- **TASK PROMPT**: Extract exactly and only the lines of the data below, starting at the line with "frame = import_model()" and stopping after the final line.

## Begin DATA EXCERPT

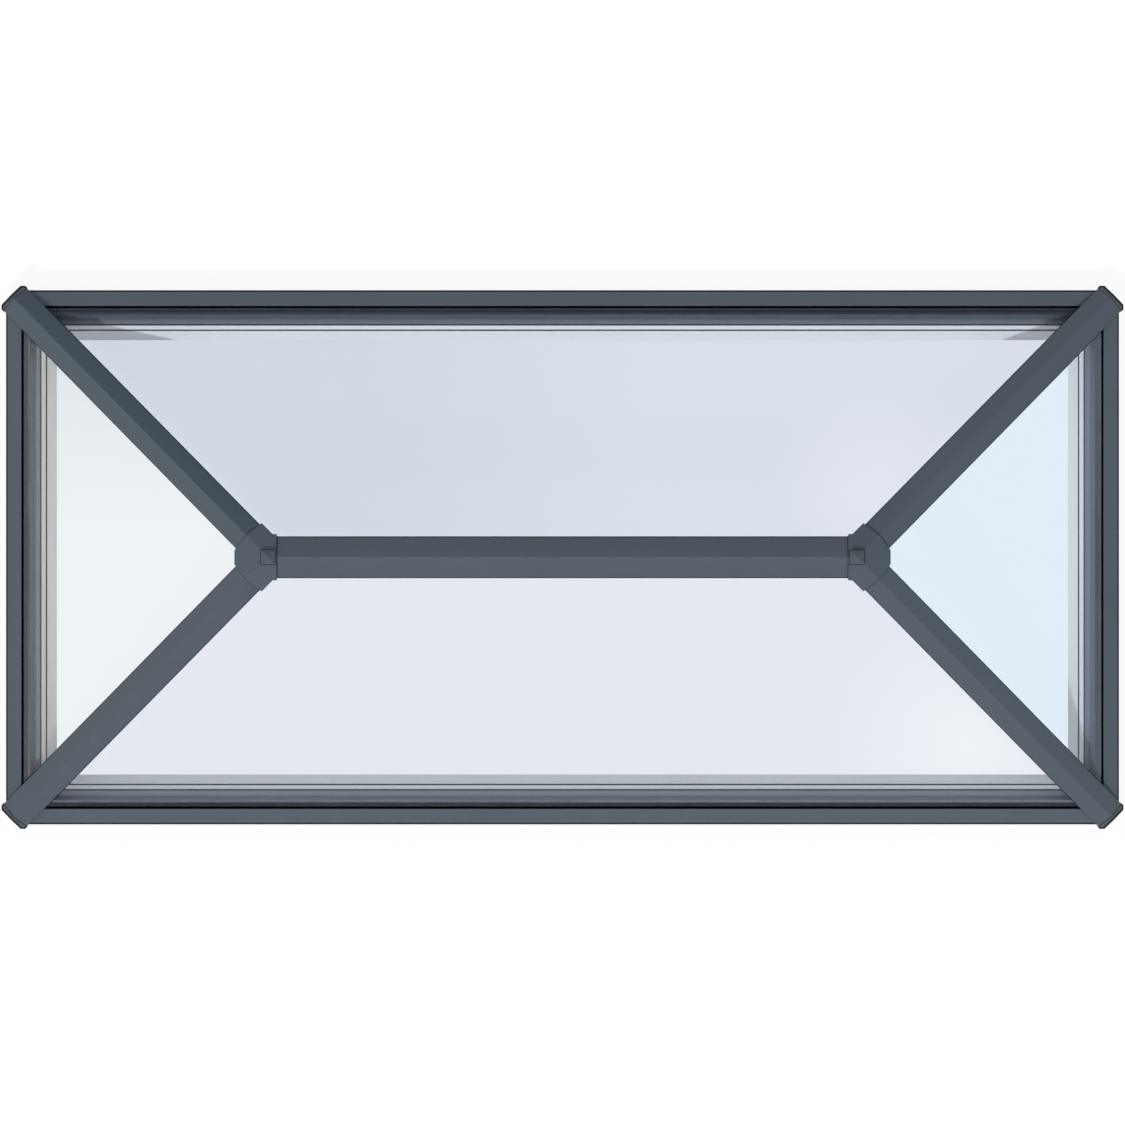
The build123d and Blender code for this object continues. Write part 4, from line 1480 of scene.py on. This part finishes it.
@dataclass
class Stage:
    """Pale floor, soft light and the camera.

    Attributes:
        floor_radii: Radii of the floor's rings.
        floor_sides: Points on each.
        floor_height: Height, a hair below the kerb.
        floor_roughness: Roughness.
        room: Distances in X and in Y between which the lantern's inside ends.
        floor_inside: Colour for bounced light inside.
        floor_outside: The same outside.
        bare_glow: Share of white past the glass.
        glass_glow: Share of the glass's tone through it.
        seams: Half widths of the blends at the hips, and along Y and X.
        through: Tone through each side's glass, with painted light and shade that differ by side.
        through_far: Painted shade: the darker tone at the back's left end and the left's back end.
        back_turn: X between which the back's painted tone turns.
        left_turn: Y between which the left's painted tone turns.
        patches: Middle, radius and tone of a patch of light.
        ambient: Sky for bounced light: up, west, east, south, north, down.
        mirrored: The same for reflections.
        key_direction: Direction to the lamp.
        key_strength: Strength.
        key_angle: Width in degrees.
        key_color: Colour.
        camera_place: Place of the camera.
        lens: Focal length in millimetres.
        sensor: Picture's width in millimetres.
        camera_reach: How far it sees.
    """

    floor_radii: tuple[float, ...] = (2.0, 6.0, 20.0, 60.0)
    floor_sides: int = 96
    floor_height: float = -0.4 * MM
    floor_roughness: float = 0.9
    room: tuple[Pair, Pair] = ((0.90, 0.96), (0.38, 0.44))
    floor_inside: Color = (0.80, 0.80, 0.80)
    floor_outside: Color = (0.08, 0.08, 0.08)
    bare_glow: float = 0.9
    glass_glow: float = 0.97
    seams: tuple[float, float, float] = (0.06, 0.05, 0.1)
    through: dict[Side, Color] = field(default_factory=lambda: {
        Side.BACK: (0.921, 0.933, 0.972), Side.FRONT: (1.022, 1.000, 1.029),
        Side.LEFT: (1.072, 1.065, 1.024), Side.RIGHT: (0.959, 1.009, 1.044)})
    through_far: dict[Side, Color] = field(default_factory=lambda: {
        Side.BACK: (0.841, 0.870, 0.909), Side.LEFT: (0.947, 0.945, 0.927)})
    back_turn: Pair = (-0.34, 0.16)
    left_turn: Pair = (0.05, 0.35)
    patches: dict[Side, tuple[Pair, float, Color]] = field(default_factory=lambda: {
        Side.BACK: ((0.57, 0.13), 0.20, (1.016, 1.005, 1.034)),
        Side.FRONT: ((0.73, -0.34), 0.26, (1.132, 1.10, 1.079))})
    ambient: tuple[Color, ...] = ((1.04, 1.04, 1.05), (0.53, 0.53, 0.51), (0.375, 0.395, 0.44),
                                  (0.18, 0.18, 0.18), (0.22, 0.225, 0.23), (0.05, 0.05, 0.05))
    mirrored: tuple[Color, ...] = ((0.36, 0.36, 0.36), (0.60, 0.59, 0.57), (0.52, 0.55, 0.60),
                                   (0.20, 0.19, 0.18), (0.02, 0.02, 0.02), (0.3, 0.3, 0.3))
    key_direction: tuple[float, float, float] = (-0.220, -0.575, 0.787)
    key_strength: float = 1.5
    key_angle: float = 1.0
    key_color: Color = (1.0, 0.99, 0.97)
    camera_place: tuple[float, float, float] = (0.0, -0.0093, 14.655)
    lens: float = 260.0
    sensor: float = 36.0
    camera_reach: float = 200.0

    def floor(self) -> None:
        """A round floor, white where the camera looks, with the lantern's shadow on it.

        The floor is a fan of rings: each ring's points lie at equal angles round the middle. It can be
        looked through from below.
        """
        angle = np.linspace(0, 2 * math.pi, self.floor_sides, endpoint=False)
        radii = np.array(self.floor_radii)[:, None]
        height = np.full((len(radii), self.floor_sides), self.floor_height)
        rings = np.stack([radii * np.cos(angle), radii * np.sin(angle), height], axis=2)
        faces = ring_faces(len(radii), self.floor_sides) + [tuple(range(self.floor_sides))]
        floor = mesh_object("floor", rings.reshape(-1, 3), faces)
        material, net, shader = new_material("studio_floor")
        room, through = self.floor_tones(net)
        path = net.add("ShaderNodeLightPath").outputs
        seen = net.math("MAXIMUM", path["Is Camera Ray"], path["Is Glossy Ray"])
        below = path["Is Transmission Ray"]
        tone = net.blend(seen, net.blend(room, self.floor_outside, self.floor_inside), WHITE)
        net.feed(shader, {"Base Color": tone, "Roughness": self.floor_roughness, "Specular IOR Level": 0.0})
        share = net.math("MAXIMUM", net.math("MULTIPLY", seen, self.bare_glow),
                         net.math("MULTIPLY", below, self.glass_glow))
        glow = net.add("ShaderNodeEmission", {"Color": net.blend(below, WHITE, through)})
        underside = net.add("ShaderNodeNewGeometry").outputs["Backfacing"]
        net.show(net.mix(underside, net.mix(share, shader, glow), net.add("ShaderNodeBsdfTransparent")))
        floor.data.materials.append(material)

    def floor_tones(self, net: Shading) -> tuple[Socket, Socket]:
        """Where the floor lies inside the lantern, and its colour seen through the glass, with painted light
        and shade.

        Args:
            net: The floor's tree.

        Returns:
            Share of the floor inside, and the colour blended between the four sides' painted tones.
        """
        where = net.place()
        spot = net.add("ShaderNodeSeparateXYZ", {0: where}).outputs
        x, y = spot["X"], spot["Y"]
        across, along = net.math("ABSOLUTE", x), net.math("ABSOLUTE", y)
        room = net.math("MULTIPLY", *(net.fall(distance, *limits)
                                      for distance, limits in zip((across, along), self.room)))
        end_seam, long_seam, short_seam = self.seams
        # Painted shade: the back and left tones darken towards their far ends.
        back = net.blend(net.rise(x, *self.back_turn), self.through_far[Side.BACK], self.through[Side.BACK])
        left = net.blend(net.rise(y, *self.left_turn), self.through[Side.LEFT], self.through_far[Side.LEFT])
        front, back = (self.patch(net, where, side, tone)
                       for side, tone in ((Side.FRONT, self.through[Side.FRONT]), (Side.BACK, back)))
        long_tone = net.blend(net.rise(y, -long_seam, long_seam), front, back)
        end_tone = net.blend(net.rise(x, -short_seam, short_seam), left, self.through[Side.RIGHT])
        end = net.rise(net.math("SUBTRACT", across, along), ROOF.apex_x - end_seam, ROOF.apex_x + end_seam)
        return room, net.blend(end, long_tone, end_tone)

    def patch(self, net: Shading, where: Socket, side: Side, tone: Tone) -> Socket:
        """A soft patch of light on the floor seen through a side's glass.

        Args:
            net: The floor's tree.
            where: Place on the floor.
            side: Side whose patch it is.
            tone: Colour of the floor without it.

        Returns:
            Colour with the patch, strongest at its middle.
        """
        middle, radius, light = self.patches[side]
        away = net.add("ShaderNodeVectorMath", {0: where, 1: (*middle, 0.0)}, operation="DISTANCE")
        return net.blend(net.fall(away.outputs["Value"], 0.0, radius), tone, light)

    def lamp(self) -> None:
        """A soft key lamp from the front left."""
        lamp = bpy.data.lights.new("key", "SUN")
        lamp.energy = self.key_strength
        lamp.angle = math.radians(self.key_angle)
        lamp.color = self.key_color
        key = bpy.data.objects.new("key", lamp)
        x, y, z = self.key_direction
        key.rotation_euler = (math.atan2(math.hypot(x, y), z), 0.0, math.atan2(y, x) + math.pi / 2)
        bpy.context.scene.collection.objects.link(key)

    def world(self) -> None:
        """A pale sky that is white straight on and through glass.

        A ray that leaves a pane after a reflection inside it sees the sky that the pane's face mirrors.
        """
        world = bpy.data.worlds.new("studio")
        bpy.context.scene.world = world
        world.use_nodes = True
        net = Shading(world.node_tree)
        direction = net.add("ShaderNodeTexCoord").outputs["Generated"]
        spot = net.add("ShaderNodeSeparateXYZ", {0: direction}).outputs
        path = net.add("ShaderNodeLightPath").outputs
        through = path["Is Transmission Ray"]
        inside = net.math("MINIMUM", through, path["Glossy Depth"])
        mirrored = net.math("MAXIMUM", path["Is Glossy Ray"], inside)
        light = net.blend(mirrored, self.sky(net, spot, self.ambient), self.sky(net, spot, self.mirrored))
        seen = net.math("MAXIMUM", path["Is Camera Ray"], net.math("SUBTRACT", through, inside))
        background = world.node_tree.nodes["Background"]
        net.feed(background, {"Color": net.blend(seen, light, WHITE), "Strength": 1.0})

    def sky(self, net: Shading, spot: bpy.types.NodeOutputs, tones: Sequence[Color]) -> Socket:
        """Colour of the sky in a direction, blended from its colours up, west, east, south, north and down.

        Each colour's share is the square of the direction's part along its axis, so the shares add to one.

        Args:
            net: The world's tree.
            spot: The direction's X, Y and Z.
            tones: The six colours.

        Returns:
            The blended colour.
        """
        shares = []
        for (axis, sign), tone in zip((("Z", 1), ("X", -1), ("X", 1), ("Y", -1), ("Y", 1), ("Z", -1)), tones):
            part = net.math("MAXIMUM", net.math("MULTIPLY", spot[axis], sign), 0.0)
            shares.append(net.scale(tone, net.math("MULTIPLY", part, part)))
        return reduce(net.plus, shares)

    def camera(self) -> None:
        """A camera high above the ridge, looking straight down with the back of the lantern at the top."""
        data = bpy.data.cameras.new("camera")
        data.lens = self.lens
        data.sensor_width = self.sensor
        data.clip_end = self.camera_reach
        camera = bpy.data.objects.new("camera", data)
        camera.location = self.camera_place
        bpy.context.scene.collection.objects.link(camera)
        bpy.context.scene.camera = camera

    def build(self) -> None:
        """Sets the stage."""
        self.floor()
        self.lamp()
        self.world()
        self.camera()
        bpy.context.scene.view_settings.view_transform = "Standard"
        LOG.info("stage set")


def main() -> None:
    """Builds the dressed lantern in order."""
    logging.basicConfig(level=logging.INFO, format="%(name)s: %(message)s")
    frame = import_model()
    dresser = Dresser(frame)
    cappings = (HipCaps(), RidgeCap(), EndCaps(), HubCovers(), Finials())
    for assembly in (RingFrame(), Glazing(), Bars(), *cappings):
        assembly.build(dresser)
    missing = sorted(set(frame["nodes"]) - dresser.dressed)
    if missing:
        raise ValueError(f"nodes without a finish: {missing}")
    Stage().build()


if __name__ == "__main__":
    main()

## End DATA EXCERPT

- **FINAL RESULT**:
    frame = import_model()
    dresser = Dresser(frame)
    cappings = (HipCaps(), RidgeCap(), EndCaps(), HubCovers(), Finials())
    for assembly in (RingFrame(), Glazing(), Bars(), *cappings):
        assembly.build(dresser)
    missing = sorted(set(frame["nodes"]) - dresser.dressed)
    if missing:
        raise ValueError(f"nodes without a finish: {missing}")
    Stage().build()


if __name__ == "__main__":
    main()